Nur in den Wahlen zählen alle Stimmen noch pro forma gleich. Doch darüber hinaus zementiert sich die Pluralität der asymmetrischen Kräfteverhältnisse. Schwächere gesellschaftliche Gruppen gehen im Machtgefüge sang- und klanglos unter. Und dieser schleichende Prozess verhärtet sich im Zeitverlauf stets weiter, weil das pluralistische System nicht flexibel genug ist, um eine Veränderung der gesellschaftlichen Machtverhältnisse aus sich heraus hervorzubringen. Alle Versuche, die bestehende Gesellschaftsstruktur zu verändern, sind gescheitert.

Es ist ein eklatanter Widerspruch zur Grundidee demokratischer Mitbestimmung, wenn der politische Einfluss demokratisch nicht legitimierter Gruppen seit Jahrzehnten unablässig zunimmt. Lobbyismus steht letztlich immer im Spannungsfeld zwischen legitimer Einflussnahme und einer möglichen Gefährdung demokratischer Grundprinzipien.

Die Orientierung der Volksparteien an den vorherrschenden gesellschaftlichen Interessen hat die Entideologisierung der Parteien beschleunigt, für die Politik nur noch dem Ausgleich der pluralen Machtansprüche dient. Die Regierungen tendieren dazu, das Gemeinwohl im Machtausgleich der stärksten Interessen zu suchen. Die Politik versteht sich nur noch als Vermittler von Interessen in einem erstarrenden Herrschaftssystem.

Ein Gruppenpluralismus, dem man keine regulierenden Grenzen oder Schranken zu setzen vermag, ist ein Pluralismus der sozialen Verantwortungslosigkeit. Das Versagen der Politik ist die bittere Konsequenz der Defizite und Funktionsprobleme der pluralistisch-repräsentativen Demokratie.

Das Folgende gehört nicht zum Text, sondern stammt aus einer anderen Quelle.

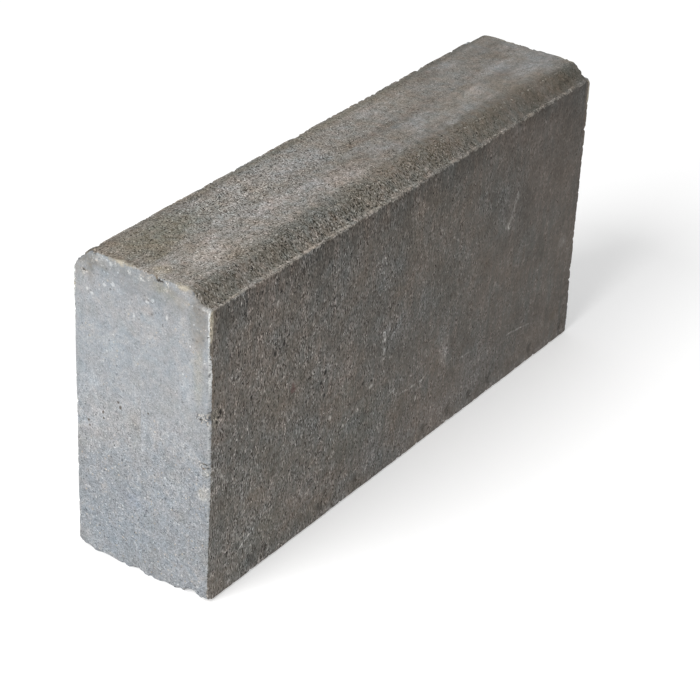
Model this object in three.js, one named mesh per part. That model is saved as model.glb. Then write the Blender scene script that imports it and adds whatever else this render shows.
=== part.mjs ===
// A straight kerb stone, pressed from earth-moist concrete as one piece.
//
// Millimetres, +Z up. The origin is the middle of the underside. X runs along the kerb,
// and -Y is the face that looks at the road.
//
// The stone is one loft: its upright section is drawn once, from sharp corners that are
// then rounded, and is set back into the stone step by step to ease the edges of both ends.
import * as THREE from "three";

// Overall size
const LENGTH = 500;
const WIDTH = 120;
const HEIGHT = 250;

// Top edges: a sloping chamfer that stops on a narrow level ledge, alike on both long sides
const LEDGE_WIDTH = 5;
const LEDGE_DROP = 11;
const CHAMFER_RUN = 11.5;

// Roundings of the section
const SHOULDER_RADIUS = 10; // top to chamfer
const CHAMFER_FOOT_RADIUS = 1.5; // chamfer to ledge, the only inner corner
const LEDGE_LIP_RADIUS = 1.5; // ledge to side
const BASE_RADIUS = 2.5; // side to underside

// Eased edge round each end face
const END_ARRIS = 2;

// Facets
const ARC_STEP = THREE.MathUtils.degToRad(9);
const ARRIS_STEPS = 4;
const SHARPEST_RADIUS = 0.2;

const CONCRETE = { color: 0x8f8d88, roughness: 0.95, metalness: 0 };

// The section's sharp corners as { at, radius }, anticlockwise when seen from +X.
function sectionCorners() {
  const side = WIDTH / 2;
  const ledge = HEIGHT - LEDGE_DROP;
  const chamferFoot = side - LEDGE_WIDTH;
  const chamferHead = chamferFoot - CHAMFER_RUN;
  const back = [
    { at: [side, 0], radius: BASE_RADIUS },
    { at: [side, ledge], radius: LEDGE_LIP_RADIUS },
    { at: [chamferFoot, ledge], radius: CHAMFER_FOOT_RADIUS },
    { at: [chamferHead, HEIGHT], radius: SHOULDER_RADIUS },
  ];
  const road = back.map(({ at: [y, z], radius }) => ({ at: [-y, z], radius }));
  return [...back, ...road.reverse()].map(({ at, radius }) => ({
    at: new THREE.Vector2(...at),
    radius,
  }));
}

// The normal that points to the left of a direction: into an anticlockwise outline.
function leftOf(direction) {
  return new THREE.Vector2(-direction.y, direction.x);
}

// The directions in which an outline runs into and out of its corner number i.
function directionsAt(points, i) {
  const before = points[(i + points.length - 1) % points.length];
  const after = points[(i + 1) % points.length];
  return {
    into: points[i].clone().sub(before).normalize(),
    outOf: after.clone().sub(points[i]).normalize(),
  };
}

// Each corner moved so that every side of the outline lies setBack further in.
function setBackCorners(points, setBack) {
  return points.map((point, i) => {
    const { into, outOf } = directionsAt(points, i);
    const inward = leftOf(into).add(leftOf(outOf));
    const reach = 1 + leftOf(into).dot(leftOf(outOf));
    return point.clone().addScaledVector(inward, setBack / reach);
  });
}

// The arc that rounds corner number i. An outer corner's radius shrinks as the outline is
// set back and an inner corner's grows, and each is limited by half its shorter side.
function cornerArc(points, i, radius, setBack) {
  const { into, outOf } = directionsAt(points, i);
  const turn = Math.atan2(into.cross(outOf), into.dot(outOf));
  const outer = Math.sign(turn);
  const halfTan = Math.tan(Math.abs(turn) / 2);
  const before = points[(i + points.length - 1) % points.length];
  const after = points[(i + 1) % points.length];
  const shorterSide = Math.min(points[i].distanceTo(before), points[i].distanceTo(after));
  const wanted = Math.max(radius - outer * setBack, SHARPEST_RADIUS);
  const size = Math.min(wanted, shorterSide / 2 / halfTan);

  const start = points[i].clone().addScaledVector(into, -size * halfTan);
  const spoke = leftOf(into).multiplyScalar(outer * size);
  const centre = start.clone().add(spoke);
  const steps = Math.max(1, Math.round(Math.abs(turn) / ARC_STEP));
  return Array.from({ length: steps + 1 }, (_, step) =>
    start.clone().rotateAround(centre, (turn * step) / steps),
  );
}

// The rounded section, set back evenly by setBack.
function sectionOutline(setBack) {
  const corners = sectionCorners();
  const points = setBackCorners(
    corners.map((corner) => corner.at),
    setBack,
  );
  return corners.flatMap((corner, i) => cornerArc(points, i, corner.radius, setBack));
}

// The stations of the loft from end to end: where each lies along X, and its outline.
function loftStations() {
  const nearEnd = Array.from({ length: ARRIS_STEPS + 1 }, (_, step) => {
    const angle = ((Math.PI / 2) * step) / ARRIS_STEPS;
    return {
      x: -LENGTH / 2 + END_ARRIS * (1 - Math.cos(angle)),
      outline: sectionOutline(END_ARRIS * (1 - Math.sin(angle))),
    };
  });
  const farEnd = nearEnd.map(({ x, outline }) => ({ x: -x, outline })).reverse();
  return [...nearEnd, ...farEnd];
}

// A closed solid whose skin joins each station's outline to the next one's.
function loft(stations) {
  const count = stations[0].outline.length;
  const positions = stations.flatMap(({ x, outline }) =>
    outline.flatMap(({ x: y, y: z }) => [x, y, z]),
  );
  const faces = [];
  for (let station = 0; station + 1 < stations.length; station += 1) {
    for (let i = 0; i < count; i += 1) {
      const here = station * count + i;
      const next = station * count + ((i + 1) % count);
      faces.push(here, next, next + count, here, next + count, here + count);
    }
  }
  const last = (stations.length - 1) * count;
  const cap = THREE.ShapeUtils.triangulateShape(stations[0].outline, []);
  for (const [a, b, c] of cap) {
    faces.push(a, c, b, last + a, last + b, last + c);
  }
  const geometry = new THREE.BufferGeometry();
  geometry.setAttribute("position", new THREE.Float32BufferAttribute(positions, 3));
  geometry.setIndex(faces);
  const faceted = geometry.toNonIndexed();
  faceted.computeVertexNormals();
  return faceted;
}

const kerbStone = new THREE.Mesh(
  loft(loftStations()),
  new THREE.MeshStandardMaterial(CONCRETE),
);
kerbStone.name = "kerb_stone";

const kerb = new THREE.Group();
kerb.name = "kerb";
kerb.add(kerbStone);

export default kerb;
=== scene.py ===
"""Weathered kerb stone: a modelled, chipped and worn stone of procedural pressed concrete."""

from math import atan2, radians, tan

import bmesh
import bpy
import numpy as np
from mathutils import Euler, Matrix, Vector


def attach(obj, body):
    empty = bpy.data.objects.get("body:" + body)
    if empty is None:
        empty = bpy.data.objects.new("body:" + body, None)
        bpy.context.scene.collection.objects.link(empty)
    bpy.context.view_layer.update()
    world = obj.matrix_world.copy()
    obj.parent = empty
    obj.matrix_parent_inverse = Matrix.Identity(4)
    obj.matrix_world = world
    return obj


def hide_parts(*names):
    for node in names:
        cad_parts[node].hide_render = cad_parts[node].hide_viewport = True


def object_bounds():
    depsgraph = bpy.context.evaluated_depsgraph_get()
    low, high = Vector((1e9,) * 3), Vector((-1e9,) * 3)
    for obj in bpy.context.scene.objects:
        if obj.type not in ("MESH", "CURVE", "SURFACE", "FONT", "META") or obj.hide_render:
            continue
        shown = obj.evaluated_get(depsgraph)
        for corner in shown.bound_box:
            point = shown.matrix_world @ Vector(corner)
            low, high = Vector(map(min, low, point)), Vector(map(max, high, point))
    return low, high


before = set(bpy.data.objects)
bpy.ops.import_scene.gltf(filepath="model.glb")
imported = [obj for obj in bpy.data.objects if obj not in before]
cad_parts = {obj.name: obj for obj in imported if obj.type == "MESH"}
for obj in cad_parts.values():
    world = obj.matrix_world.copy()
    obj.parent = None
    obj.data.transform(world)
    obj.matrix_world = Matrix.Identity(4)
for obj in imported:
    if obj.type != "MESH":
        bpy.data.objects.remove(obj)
cad_low, cad_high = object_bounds()

MM = 0.001
NODE = "kerb_stone"

# The stone's own sizes, in metres: the box from the frame, the section as it is cast.
LENGTH = cad_high.x - cad_low.x
WIDTH = cad_high.y - cad_low.y
HEIGHT = cad_high.z - cad_low.z
LEDGE_WIDTH = 5 * MM
LEDGE_DROP = 11 * MM
CHAMFER_RUN = 11.5 * MM
SHOULDER_RADIUS = 10 * MM
LIP_RADIUS = 1.2 * MM
BASE_RADIUS = 1.0 * MM
END_ARRIS = 0.8 * MM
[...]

In Ländern der ersten Welt wurden die demokratischen Mechanismen wirksam unterwandert. Politiker, Medienzaren, Richter, mächtige Konzern-Lobbys und Regierungsbeamte pflegen untereinander diskrete, clever verzahnte wechselseitige Beziehungen und unterminieren dadurch die laterale Balance der Gewaltenteilung zwischen Verfassung, Gerichten, Parlament, Regierung und den unabhängigen Medien als struktureller Basis der parlamentarischen Demokratie. Zunehmend wird bei dieser Verzahnung auf Subtilität oder sorgfältig erdachte Verschleierung verzichtet."